Margaret Skeet’s and Glenys Stuart’s costumes cannily echo character: slinky Evelyn with her blouse and jeans, Diana’s uber-coping ochre dress, Marge’s just-off attire, Paul’s alpha-male classic blandness (for men who don’t have to try too hard), John’s beta-male shirt jollity, and Colin’s little-lost-boyishness. Stage managers are Rosalind Caldwell and Michelle Speller.

It’s Colin’s joyful recollections of Carol, when he obliviously starts trying to tell everyone how happy they can be, that pushes crisis. Starting with Evelyn, he reveals to Paul and Diana how both were besotted (he’d been wooing Diana himself) to an extent only Colin knew. Then there’s the matter of a stolen napkin, and Paul’s riposte that detonates Diana.

What cream bowls and Canadian Mounties have to do with all this you’ll need to see for yourself. Knight’s magnificent final speeches nail a point way beyond comedy. You feel Ayckbourn’s self-discovery in the instant. But who’s ill here? Is Colin so joyful? Carr’s interpretation suggests reactive jollity emanating from a desperate hollow. It’s a departure from many readings, but surely what Ayckbourn means.

The cats-cradles of mutual resentments are terraced and paced by the ensemble before Colin’s arrival, so each introduction of character – even offstage Gordon – adds a further dramatic challenge to which this ensemble rises magnificently.

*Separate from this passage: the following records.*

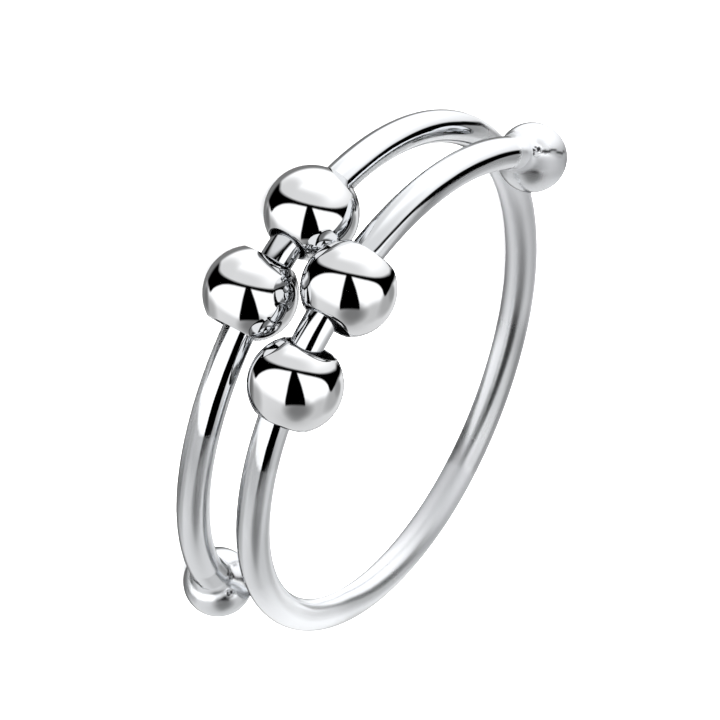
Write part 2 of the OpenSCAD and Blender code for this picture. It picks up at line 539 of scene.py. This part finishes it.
def neck_radius(at, out, ball_at, from_end, lean):
    """How far the surface is from the wire's middle line, all round, where the wire meets a ball."""
    flare = max(0, min(1, (NECK_START - from_end) / (NECK_START - BALL_R)))
    wire_r = WIRE_R + NECK_RISE * flare * np.clip(out @ lean, 0, 1)
    low, high = np.full(len(out), SEARCH_FROM), np.full(len(out), BALL_D)
    for _ in range(HALVINGS):
        mid = (low + high) / 2
        to_ball = np.linalg.norm(at + mid[:, None] * out - ball_at, axis=1) - BALL_R
        outside = soft_min(mid - wire_r, to_ball, FILLET) > 0
        high = np.where(outside, mid, high)
        low = np.where(outside, low, mid)
    return (low + high) / 2


def band_rings():
    """Rings of points round the wire and its two balls, with each ring's length, turn and tangent."""
    stations, total = wire_stations()
    angles = round_angles(WIRE_SIDES)
    start, end = on_wire(0), on_wire(WIRE_END)
    side = start[:3, 0]
    steps = np.linspace(0, pi / 2, CAP_RINGS, endpoint=False)[1:]
    rings, lengths, turns, tangents = [], [], [], []

    def around(tangent):
        up = np.cross(side, tangent)
        return np.cos(angles)[:, None] * side + np.sin(angles)[:, None] * up

    def cap(m, reach):
        radius = sqrt(max(BALL_R**2 - reach**2, 0))
        return m[:3, 3] + m[:3, 1] * reach + radius * around(m[:3, 1])

    def keep(ring, length, turn, tangent):
        rings.append(ring)
        lengths.append(length)
        turns.append(turn)
        tangents.append(tangent)

    for step in steps:
        reach = -BALL_R * cos(step)
        keep(cap(start, reach), reach, 0, start[:3, 1])
    for length in stations:
        turn = turn_at(length)
        m = on_wire(turn)
        at, tangent = m[:3, 3], m[:3, 1]
        side = side - tangent * (side @ tangent)
        side = side / np.linalg.norm(side)
        out = around(tangent)
        from_end = min(length, total - length)
        radius = np.full(WIRE_SIDES, WIRE_R)
        if from_end <= NECK_REACH:
            upper = length < total / 2
            ball_at = start[:3, 3] if upper else end[:3, 3]
            lean = m[:3, 2] * (-1 if upper else 1)
            radius = neck_radius(at, out, ball_at, from_end, lean)
        keep(at + radius[:, None] * out, length, turn, tangent)
    for step in steps[::-1]:
        reach = BALL_R * cos(step)
        keep(cap(end, reach), total + reach, WIRE_END, end[:3, 1])
    poles = start[:3, 3] - BALL_R * start[:3, 1], end[:3, 3] + BALL_R * end[:3, 1]
    return rings, poles, lengths, turns, tangents


def band_faces(ring_count):
    """Faces between the rings, and round the two poles, which are the last two points."""
    faces = []
    for i in range(ring_count - 1):
        for j in range(WIRE_SIDES):
            a, b = i * WIRE_SIDES + j, i * WIRE_SIDES + (j + 1) % WIRE_SIDES
            faces.append((a, a + WIRE_SIDES, b + WIRE_SIDES, b))
    first_pole = ring_count * WIRE_SIDES
    last_ring = (ring_count - 1) * WIRE_SIDES
    for j in range(WIRE_SIDES):
        k = (j + 1) % WIRE_SIDES
        faces.append((first_pole, j, k))
        faces.append((first_pole + 1, last_ring + k, last_ring + j))
    return faces


def at_each_point(values):
    """A value of each ring, given to all its points and to the poles."""
    return np.concatenate([np.repeat(values, WIRE_SIDES, axis=0), [values[0], values[-1]]])


# The band's finish

def by_ball(points, ball):
    """Places by a ball, in its radii to the right, up and back, and their distance from its middle."""
    middle = at_rest(on_wire((0, WIRE_END)[ball])[:3, 3])
    away = points - middle
    return *(studio_axes(away) / BALL_R).T, np.linalg.norm(away, axis=1)


def off_middle(points, turns, tangents):
    """How far points lie to the outer side of their strand as the studio sees it, in wire radii."""
    middles = at_rest([on_wire(turn)[:3, 3] for turn in turns])
    outer = np.cross(tangents, BACK)
    outer = outer / np.linalg.norm(outer, axis=1)[:, None]
    return np.sum((points - middles) * outer, axis=1) / WIRE_R


def strand_finish(turns, outer):
    """How rough and frosted the wire is, and how much painted shade darkens it."""
    near = np.maximum(*[within(turns - edge, *SATIN_NEAR) for edge in SATIN_EDGES])
    early = turns + SATIN_LEAD * np.clip(outer, 0, 1) ** 2 * near
    rough = from_table(POLISH, early)
    painted_shade_keep = np.maximum(from_table(PAINTED_SHADE_KEEP, early), near * (1 - within(outer, *SATIN_SHADE_STRETCH)))
    frost = from_table(FROST, early)
    for side_finish in WEAR_AND_PAINTED_SHADE:
        share = within(turns, *side_finish.turns) * smooth(outer, *side_finish.side)
        rough = np.maximum(rough, side_finish.rough * share)
        painted_shade_keep = painted_shade_keep * (1 - side_finish.dull * share)
        frost = frost + side_finish.frost * share
    return rough, painted_shade_keep, frost


def with_upper_ball(points, turns, rough, painted_shade_keep, frost):
    """The finish of the wire, with that of the upper ball and its collar of solder, and the painted
    shade on the ball.
    """
    x, y, _, reach = by_ball(points, UPPER_BALL)
    on_ball = reach < BALL_R + BALL_MARGIN
    dull = np.maximum(within(-y, *DULL_BELT), smooth(x, *DULL_RIGHT))
    ball_rough = BALL_ROUGH + LOWER_ROUGH * smooth(-y, *LOWER_HALF) + DULL_ROUGH * dull
    # painted shade on the ball: darker at its right edge and in a belt low down
    ball_painted_shade_keep = (1 - PAINTED_DARK_SHARE * smooth(x, *PAINTED_DARK_RIGHT)) * (1 - PAINTED_SHADE_SHARE * within(-y, *PAINTED_SHADE_BELT))
    ball_frost = BALL_FROST * smooth(x, *FROST_RIGHT)
    rough = np.where(on_ball, ball_rough, rough)
    painted_shade_keep = np.where(on_ball, ball_painted_shade_keep, painted_shade_keep)
    frost = np.where(on_ball, ball_frost, frost)

    collar_start, collar_end = COLLAR_TURNS
    collar = within(reach - BALL_R, *COLLAR) * ((turns > collar_start) & (turns < collar_end))
    rough = np.maximum(rough, COLLAR_ROUGH * collar)
    frost = np.maximum(frost, COLLAR_FROST * collar)
    return rough, painted_shade_keep, frost


def painted_rim_reflection(points, on_low):
    """The lower ball's painted reflection: a white rim under the wire's end."""
    x, y, z, _ = by_ball(points, LOWER_BALL)
    wire = studio_axes(turned_to_rest(-on_wire(WIRE_END)[:3, 1]))
    to_wire = (x * wire[0] + y * wire[1] + z * wire[2]) / np.sqrt(x * x + y * y + z * z)
    from_wire = np.degrees(np.arccos(np.clip(to_wire, -1, 1)))
    return within(from_wire, *RIM) * on_low * within(x, *RIM_SPAN)


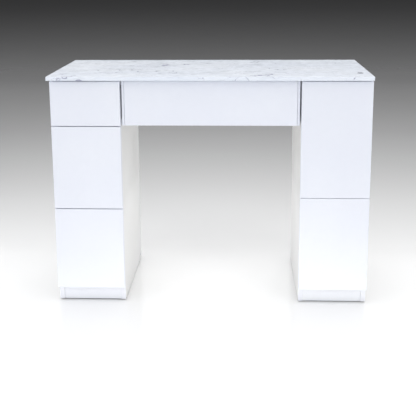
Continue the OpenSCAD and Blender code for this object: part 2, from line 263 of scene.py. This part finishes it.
def moulded(name, a, b, r0=0.42, r1=0.6, edge=False, spec=0.4):
    m = Mat(name)
    base = m.mix(m.ramp(m.noise(30.0, 3.0, 0.5), 0.3, 0.7), lin(*a), lin(*b))
    if edge:
        # the bevelled edges are lightened: partly scuffed wear, partly a painted highlight along the edges
        hi = tuple(min(255, c + 34) for c in b)
        base = m.mix(m.math("MULTIPLY", m.ramp(m.noise(120.0, 4.0, 0.7), 0.5, 0.7), 0.5), base, lin(*hi))
    rough = m.ramp(m.noise(60.0, 4.0, 0.6), 0.3, 0.7, r0, r1)
    n = m.bump(m.voronoi(1600.0), 0.00008, 0.5)
    return m.set(color=base, rough=rough, spec=spec, normal=n)


def silicone(name, edge=False):
    m = Mat(name)
    base = m.mix(m.ramp(m.noise(80.0, 3.0, 0.5), 0.3, 0.7), lin(214, 218, 220), lin(230, 233, 234))
    dust = m.ramp(m.noise(400.0, 2.0, 0.6), 0.62, 0.8)
    base = m.mix(m.math("MULTIPLY", dust, 0.3), base, lin(196, 196, 192))
    return m.set(color=base, rough=m.ramp(m.noise(70.0, 3.0, 0.5), 0.3, 0.7, 0.38, 0.55), spec=0.4,
                 sss=0.15, normal=m.bump(m.noise(500.0, 2.0, 0.5), 0.00005, 0.4))


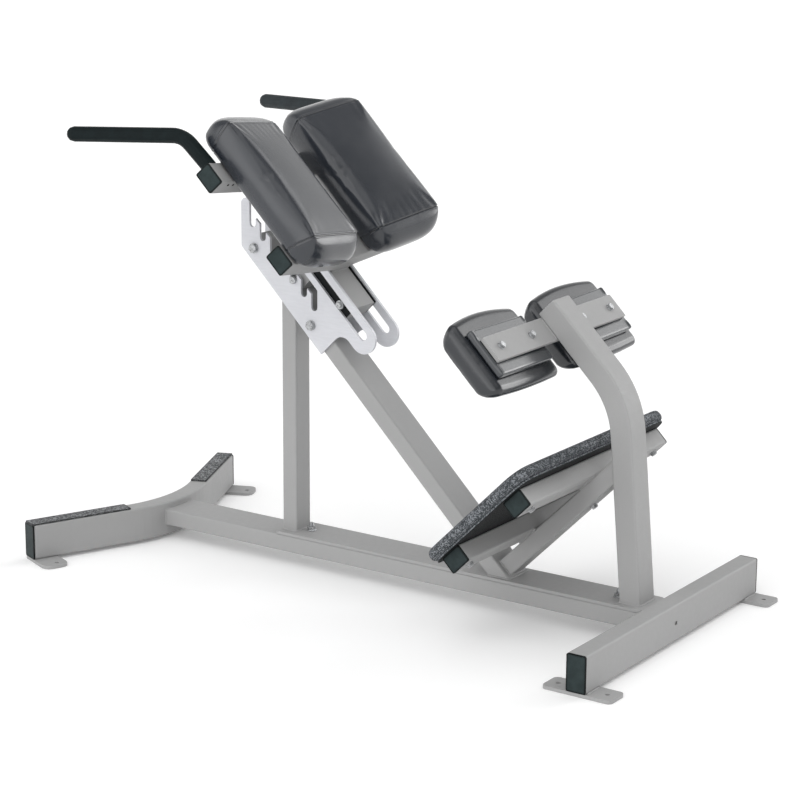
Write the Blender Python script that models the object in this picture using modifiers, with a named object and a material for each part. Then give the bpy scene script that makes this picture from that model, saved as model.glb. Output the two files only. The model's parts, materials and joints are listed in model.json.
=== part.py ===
"""Hyperextension bench: a steel floor frame, a sloping pad carriage and an ankle pad post.

Metres, +Z up. The bench stands on the floor at z = 0 and is the same on both sides of y = 0.
The pads and handles are at the -X end, the ankle pads and the foot board at the +X end.
The pads, plates and foot board lie on a slope of 45 degrees. On that slope a place is given
by s, which runs down it towards +X, and by n, which stands square to it and points up.
"""
import math

import bmesh
import bpy
from mathutils import Matrix, Vector

# Fits between pieces
SEAT = 0.0003
HOLE_PLAY = 0.0004

# Place of the rear crossbar's middle, which puts the bench's middle over the origin
REAR_X = 0.66555

# Steel tube, its caps and the fineness of its rounded edges
WALL = 0.0025
TUBE_EDGE = 0.0040
INNER_EDGE = 0.0016
CAP_LIP = 0.0030
CAP_PLUG = 0.0180
CAP_JOIN = 0.0005
ARC_STEPS = 3
EDGE_STEPS = 2
CORNER_STEPS = 5

# Cutters: how far they run past what they cut
CUT_REACH = 0.3000
CUT_DEPTH = 0.1000
CUT_PAST = 0.0200

# Floor bars and their feet
BAR_HEIGHT = 0.0762
BAR_WIDTH = 0.0424
CROSSBAR_HALF = 0.358
FOOT_PLATE = 0.0070
REAR_PLATE_HALF = 0.0753
REAR_PLATE_WIDTH = 0.0560
REAR_PLATE_HOLE_X = 0.0530
FOOT_HOLE = 0.0050
PLATE_CORNER = 0.0100
FRONT_TIP_X = -1.3868
FRONT_TIP_Y = 0.344
FRONT_SPLAY = math.radians(23.33)
FRONT_BEND = 0.300
STRIP_LENGTH = 0.2380
STRIP_WIDTH = 0.0370
STRIP_THICK = 0.0030
TAB_LENGTH = 0.0580
TAB_REACH = 0.0590
TAB_HOLE_ALONG = 0.0354
TAB_HOLE_ACROSS = 0.0627
TAB_INNER_CORNER = 0.0040
TAB_OUTER_CORNER = 0.0180
STRIP_EDGE = 0.0020
SERVICE_HOLE = 0.0048
BEND_STEPS = 12
BEND_CUT_STEPS = 240

# Base rail and the strip bolted on it
RAIL_WIDTH = 0.0960
RAIL_BOTTOM = 0.0310
RAIL_TOP = 0.0680
STRIP_PLATE = 0.0060
STRIP_FRONT_X = -0.9360
STRIP_CORNER = 0.0200
STRIP_FRONT_CORNER = 0.0040
STRIP_BOLT_LENGTH = 0.0220
RAIL_LAP = 0.0100
STRIP_BOLTS_X = (-0.8750, -0.1100)

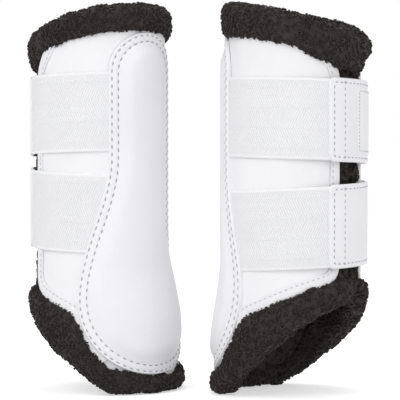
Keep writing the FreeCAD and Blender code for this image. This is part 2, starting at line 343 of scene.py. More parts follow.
class Shader:
    """A material's node tree with one principled surface."""

    def __init__(self, name: str) -> None:
        """Starts an empty material."""
        self.material = bpy.data.materials.new(name)
        self.material.use_nodes = True
        self.tree = self.material.node_tree
        self.tree.nodes.clear()
        self.surface = self.tree.nodes.new("ShaderNodeBsdfPrincipled")
        output = self.tree.nodes.new("ShaderNodeOutputMaterial")
        self.tree.links.new(self.surface.outputs["BSDF"], output.inputs["Surface"])

    def node(self, kind: str, settings: dict[str, Any], inputs: dict[Any, Any], out: Any = 0) -> Value:
        """Adds a node and gives one of its outputs."""
        return Value(self, add_node(self.tree, kind, settings, inputs).outputs[out])

    def objects(self, scale: float = 1.0) -> Value:
        """Object coordinates in metres, scaled."""
        place = self.node("ShaderNodeTexCoord", {}, {}, "Object")
        return self.node("ShaderNodeVectorMath", {"operation": "SCALE"}, {0: place, "Scale": scale})

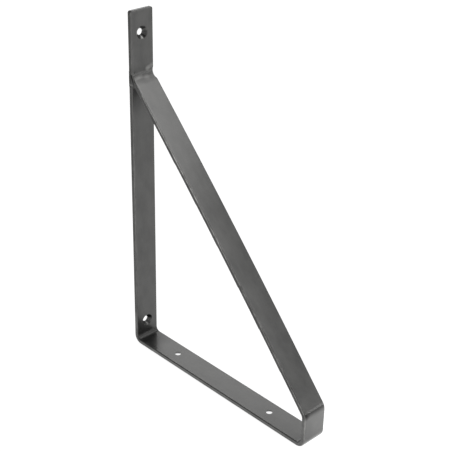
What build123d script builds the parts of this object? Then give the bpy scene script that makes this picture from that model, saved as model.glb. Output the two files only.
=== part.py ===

It’s in the timing: John’s musical-chairs crimped by Paul’s orders to sit down (O’Connor and Morley playing master and mate), the devastating pauses when McGann’s hapless Marge says ‘drowned’ (about tea!) and John’s ‘back of the car’ which all but Colin recognise, the cringeworthy duets when two characters can seethe unchecked by politesse. And even the beginnings of a chorus of disapproval at the end. There’s something in Colin prefiguring the play of that name Ayckbourn wrote in 1982.

Meanwhile, if you can book, beg or otherwise snaffle a ticket, you won’t find a more satisfying production anywhere in Brighton this month.  Outstanding.